### MATERIAL
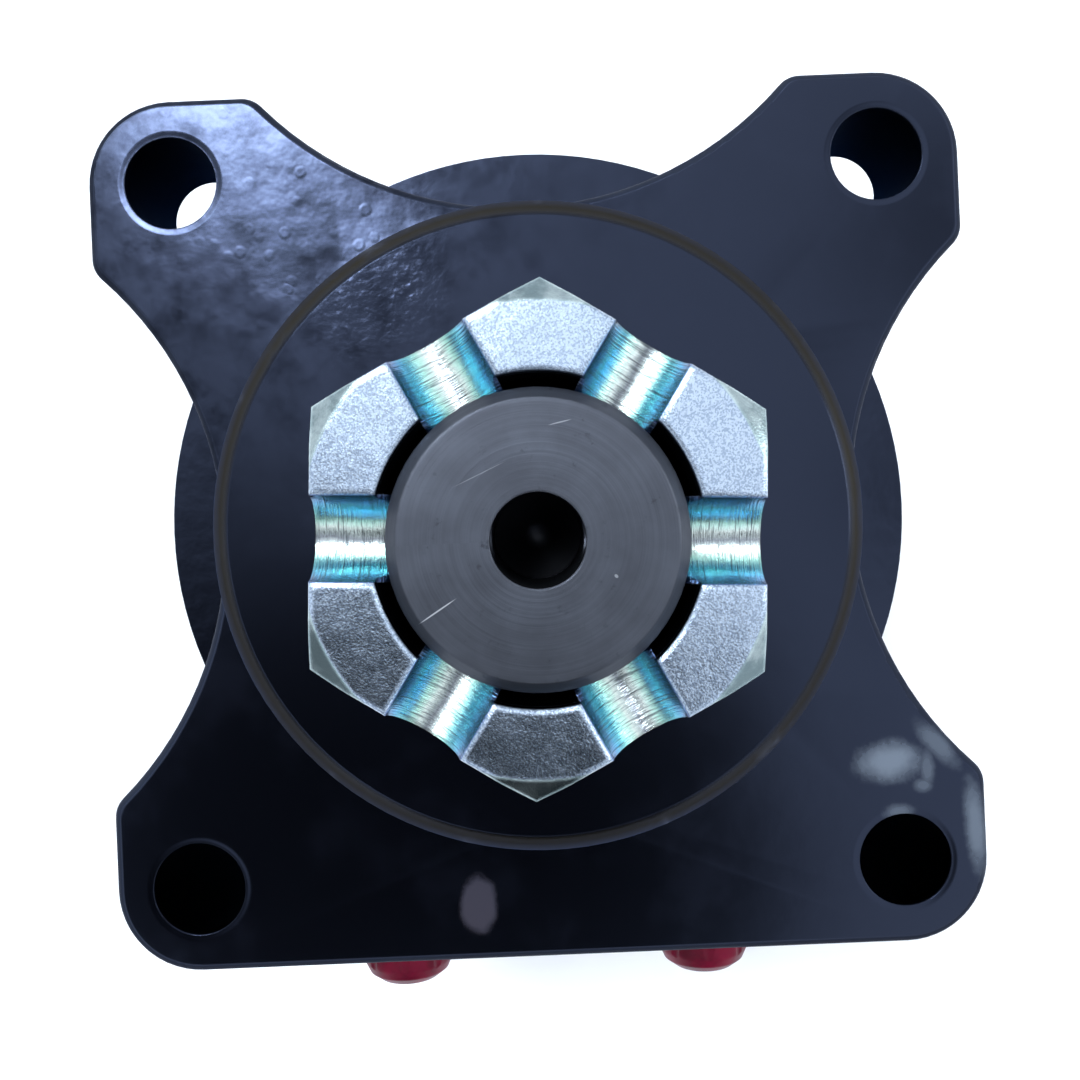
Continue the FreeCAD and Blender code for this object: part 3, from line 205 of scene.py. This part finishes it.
def makeEnamel():
    # gloss black enamel brushed over a sand casting: wet-looking, blue under a cool sky and
    # lumpy, worn to dull iron on the pilot rim, chipped at a knock, with painted reflection on the
    # lower right ear and painted shade in the bolt holes
    material, tree, shader, mm = newMaterial("blackEnamelOnSandCasting", **{
        "IOR": 1.5, "Specular IOR Level": enamel["shine"],
        "Specular Tint": toLinear(enamel["tint"])})
    axes = add(tree, "SeparateXYZ", {"Vector": mm}).node.outputs
    # the four bolt holes fold into one quarter
    folded = add(tree, "CombineXYZ", {
        "X": add(tree, "Math", {0: axes["X"]}, operation="ABSOLUTE"),
        "Y": add(tree, "Math", {0: axes["Y"]}, operation="ABSOLUTE")})
    fields = polar(tree, mm)
    fields["cells"] = add(tree, "TexVoronoi", {"Vector": mm, "Scale": 1.0 / enamel["dropEvery"],
                                               "Randomness": 1.0}, "Distance")
    for name, values in enamel["clouds"].items():
        fields[name] = add(tree, "TexNoise", {"Vector": mm, **values}, **cloudy)
    for name, (vector, centre) in {"fromEar": (mm, enamel["ear"]),
                                   "fromBeads": (mm, enamel["beadCentre"]),
                                   "fromHole": (folded, enamel["boltHole"])}.items():
        fields[name] = add(tree, "VectorMath", {0: vector, 1: centre}, "Value", **distance)
    mask = {name: add(tree, "MapRange", {0: fields[field], 1: start, 2: full}, **smooth)
            for name, (field, start, full) in enamel["masks"].items()}
    # lumps and droplets gather inside the upper left ear, fine beads on the pilot face
    drops = both(tree, mask["drop"], mask["corner"], mask["dropPatch"])
    beads = both(tree, fields["beads"], mask["beadPatch"])
    # dull blotches where the paint dried thin
    dull = both(tree, mask["nearEar"], enamel["dullAmount"], mask["blotch"])
    rim = both(tree, mask["rimOut"], mask["rimUp"], mask["rimWear"])
    shadedHole = both(tree, mask["inHole"], mask["belowFace"])  # bolt hole walls: painted shade, black and metallic so they reflect nothing
    chip = spot(tree, mm, *enamel["chip"])
    # painted reflection: whitish patches of glare on the lower right ear, which also roughen the
    # paint
    glare = 0.0
    for place, reach, turn, seed, strength in enamel["glarePatches"]:
        patch = spot(tree, mm, (*place, 0.0), (*reach, enamel["glareDepth"]),
                     enamel["glareRagged"], seed, enamel["glareGrain"], turn,
                     enamel["glareSoft"])
        glare = add(tree, "Math", {0: glare, 1: both(tree, patch, strength)}, **larger)
    colour = paintOver(tree, toLinear(enamel["paint"]), [
        (mask["haze"], toLinear(enamel["haze"])), (glare, toLinear(enamel["glare"])),
        (chip, toLinear(enamel["bare"])), (rim, toLinear(enamel["band"])),
        (shadedHole, toLinear(enamel["shadedBore"]))])
    tree.links.new(colour, shader.inputs["Base Color"])
    # bare joins the worn pilot rim with the painted shade of the bolt hole walls: both turn
    # metallic and rough
    bare = add(tree, "Math", {0: rim, 1: shadedHole}, **larger)
    dead = add(tree, "Math", {0: bare, 1: dull}, **larger)
    tree.links.new(dead, shader.inputs["Metallic"])
    chipAndGlare = add(tree, "Math", {0: chip, 1: glare}, **larger)
    roughened = add(tree, "Math", {0: bare, 1: chipAndGlare}, **larger)
    gloss = add(tree, "Math", {0: mask["haze"], 1: enamel["hazeRough"], 2: enamel["rough"]},
                **timesPlus)
    gloss = add(tree, "Math", {0: roughened, 1: enamel["wornRough"], 2: gloss}, **timesPlus)
    # paint lies thin and matt on the flange's rounded edge
    thin = both(tree, mask["edgeTop"], mask["edgeFoot"], enamel["thinRough"])
    matt = add(tree, "Math", {0: thin, 1: shadedHole}, **larger)
    rough = add(tree, "Math", {0: gloss, 1: matt}, **larger)
    tree.links.new(rough, shader.inputs["Roughness"])
    # lumps are tall at the corner and on the unmachined sides and back, faint elsewhere
    face = add(tree, "Math", {0: mask["corner"], 1: enamel["cornerLumps"],
                              2: enamel["faceLumps"]}, **timesPlus)
    tall = add(tree, "Math", {0: face, 1: mask["asCast"]}, **larger)
    normal = relief(tree, [
        (both(tree, fields["lumps"], tall), enamel["castingDepth"]),
        (both(tree, fields["peel"], tall), enamel["peelDepth"]),
        (drops, enamel["dropDepth"]), (beads, enamel["beadDepth"]),
        (mask["mouth"], enamel["mouthDepth"])], enamel["edge"])
    tree.links.new(normal, shader.inputs["Normal"])
    return material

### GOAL
Recopy the whole listing exactly.

### REPLY TO THE EXERCISE
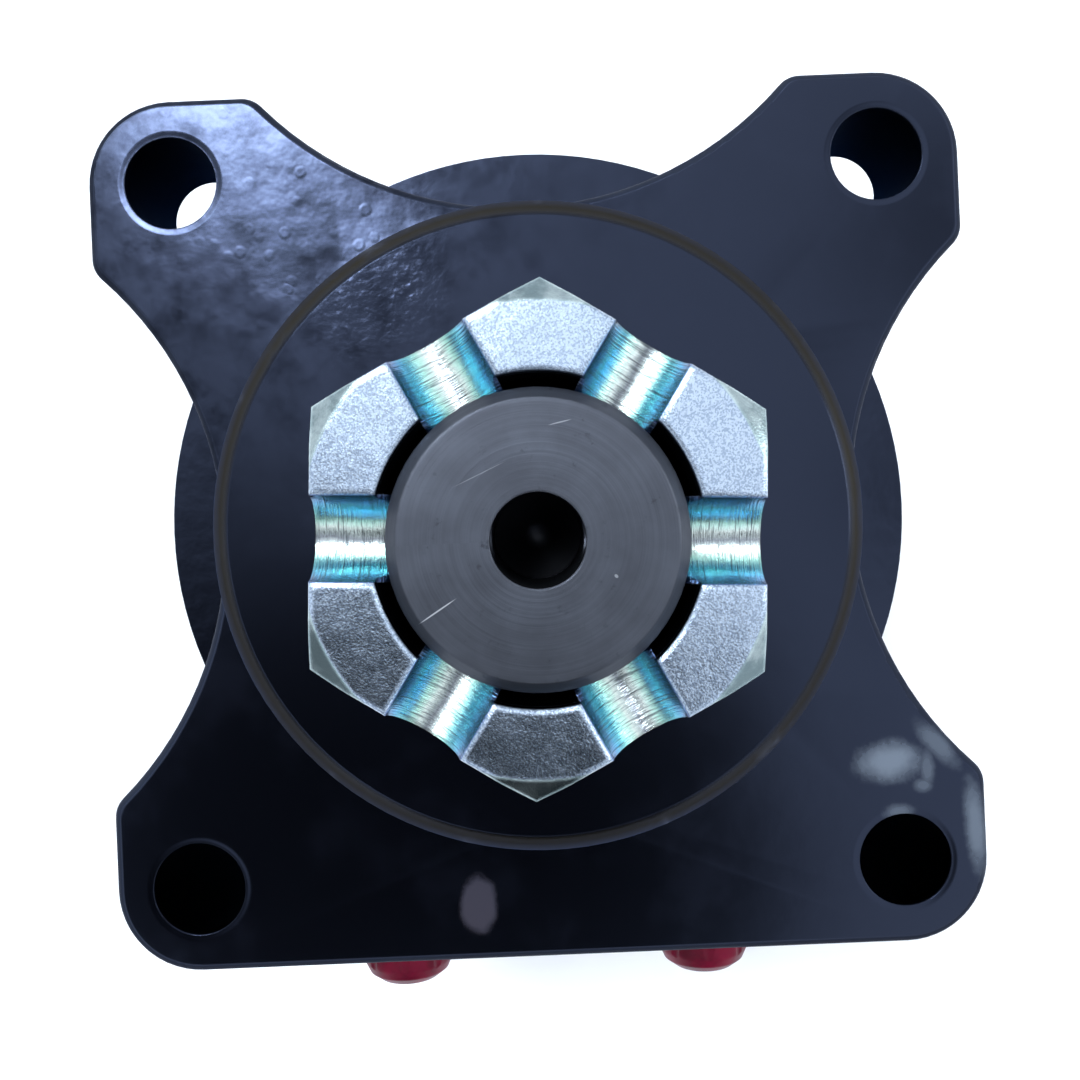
Continue the FreeCAD and Blender code for this object: part 3, from line 205 of scene.py. This part finishes it.
def makeEnamel():
    # gloss black enamel brushed over a sand casting: wet-looking, blue under a cool sky and
    # lumpy, worn to dull iron on the pilot rim, chipped at a knock, with painted reflection on the
    # lower right ear and painted shade in the bolt holes
    material, tree, shader, mm = newMaterial("blackEnamelOnSandCasting", **{
        "IOR": 1.5, "Specular IOR Level": enamel["shine"],
        "Specular Tint": toLinear(enamel["tint"])})
    axes = add(tree, "SeparateXYZ", {"Vector": mm}).node.outputs
    # the four bolt holes fold into one quarter
    folded = add(tree, "CombineXYZ", {
        "X": add(tree, "Math", {0: axes["X"]}, operation="ABSOLUTE"),
        "Y": add(tree, "Math", {0: axes["Y"]}, operation="ABSOLUTE")})
    fields = polar(tree, mm)
    fields["cells"] = add(tree, "TexVoronoi", {"Vector": mm, "Scale": 1.0 / enamel["dropEvery"],
                                               "Randomness": 1.0}, "Distance")
    for name, values in enamel["clouds"].items():
        fields[name] = add(tree, "TexNoise", {"Vector": mm, **values}, **cloudy)
    for name, (vector, centre) in {"fromEar": (mm, enamel["ear"]),
                                   "fromBeads": (mm, enamel["beadCentre"]),
                                   "fromHole": (folded, enamel["boltHole"])}.items():
        fields[name] = add(tree, "VectorMath", {0: vector, 1: centre}, "Value", **distance)
    mask = {name: add(tree, "MapRange", {0: fields[field], 1: start, 2: full}, **smooth)
            for name, (field, start, full) in enamel["masks"].items()}
    # lumps and droplets gather inside the upper left ear, fine beads on the pilot face
    drops = both(tree, mask["drop"], mask["corner"], mask["dropPatch"])
    beads = both(tree, fields["beads"], mask["beadPatch"])
    # dull blotches where the paint dried thin
    dull = both(tree, mask["nearEar"], enamel["dullAmount"], mask["blotch"])
    rim = both(tree, mask["rimOut"], mask["rimUp"], mask["rimWear"])
    shadedHole = both(tree, mask["inHole"], mask["belowFace"])  # bolt hole walls: painted shade, black and metallic so they reflect nothing
    chip = spot(tree, mm, *enamel["chip"])
    # painted reflection: whitish patches of glare on the lower right ear, which also roughen the
    # paint
    glare = 0.0
    for place, reach, turn, seed, strength in enamel["glarePatches"]:
        patch = spot(tree, mm, (*place, 0.0), (*reach, enamel["glareDepth"]),
                     enamel["glareRagged"], seed, enamel["glareGrain"], turn,
                     enamel["glareSoft"])
        glare = add(tree, "Math", {0: glare, 1: both(tree, patch, strength)}, **larger)
    colour = paintOver(tree, toLinear(enamel["paint"]), [
        (mask["haze"], toLinear(enamel["haze"])), (glare, toLinear(enamel["glare"])),
        (chip, toLinear(enamel["bare"])), (rim, toLinear(enamel["band"])),
        (shadedHole, toLinear(enamel["shadedBore"]))])
    tree.links.new(colour, shader.inputs["Base Color"])
    # bare joins the worn pilot rim with the painted shade of the bolt hole walls: both turn
    # metallic and rough
    bare = add(tree, "Math", {0: rim, 1: shadedHole}, **larger)
    dead = add(tree, "Math", {0: bare, 1: dull}, **larger)
    tree.links.new(dead, shader.inputs["Metallic"])
    chipAndGlare = add(tree, "Math", {0: chip, 1: glare}, **larger)
    roughened = add(tree, "Math", {0: bare, 1: chipAndGlare}, **larger)
    gloss = add(tree, "Math", {0: mask["haze"], 1: enamel["hazeRough"], 2: enamel["rough"]},
                **timesPlus)
    gloss = add(tree, "Math", {0: roughened, 1: enamel["wornRough"], 2: gloss}, **timesPlus)
    # paint lies thin and matt on the flange's rounded edge
    thin = both(tree, mask["edgeTop"], mask["edgeFoot"], enamel["thinRough"])
    matt = add(tree, "Math", {0: thin, 1: shadedHole}, **larger)
    rough = add(tree, "Math", {0: gloss, 1: matt}, **larger)
    tree.links.new(rough, shader.inputs["Roughness"])
    # lumps are tall at the corner and on the unmachined sides and back, faint elsewhere
    face = add(tree, "Math", {0: mask["corner"], 1: enamel["cornerLumps"],
                              2: enamel["faceLumps"]}, **timesPlus)
    tall = add(tree, "Math", {0: face, 1: mask["asCast"]}, **larger)
    normal = relief(tree, [
        (both(tree, fields["lumps"], tall), enamel["castingDepth"]),
        (both(tree, fields["peel"], tall), enamel["peelDepth"]),
        (drops, enamel["dropDepth"]), (beads, enamel["beadDepth"]),
        (mask["mouth"], enamel["mouthDepth"])], enamel["edge"])
    tree.links.new(normal, shader.inputs["Normal"])
    return material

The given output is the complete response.